The Festival is inviting all those sufficiently word-conscious – or is it word-starved? – to want to be part of this preposterous search to e-mail their entries to geldof@theword.org.uk. If you still need persuading, then you have the word of Peter Florence, Artistic Director of The Word, that ‘thinking about which word means the most to you reveals who you are.’ Perhaps he should have told Sir Bob Geldof that.

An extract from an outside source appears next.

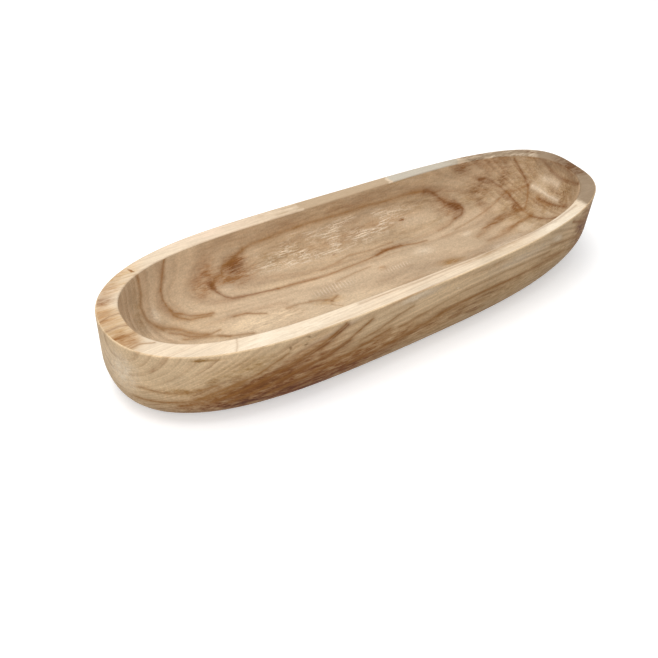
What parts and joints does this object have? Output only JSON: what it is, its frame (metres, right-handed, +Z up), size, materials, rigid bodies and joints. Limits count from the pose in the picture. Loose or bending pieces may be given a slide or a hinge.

‘No other granny can make Hitler quake in his boots.’ This curiously, or maybe only carelessly, tensed sentence, the implication of which is that whoever’s bullet-holed skull it was that got into the papers the other day, it wasn’t the Führer’s, launches the pre-publication blurb for HarperCollins’s very own tribute to the Queen Mother on the occasion of her 100th birthday, The Sun The Queen Mum: Her First 100 Years. The Sun so apposed in this title is the tabloid, whose claim to such precedence some might question, based as it is merely on the fact that the words in this loyal album have been written by its Royal Reporter and the photographs taken by its Royal Photographer, ‘the two people who know her better than anyone, outside the perimeters of Buckingham Palace and Clarence House’. It appears that Hitler described the Queen Mother as ‘the most dangerous woman in Britain’, a judgment which, given the man’s record, can but be taken as flattering whatever its original context.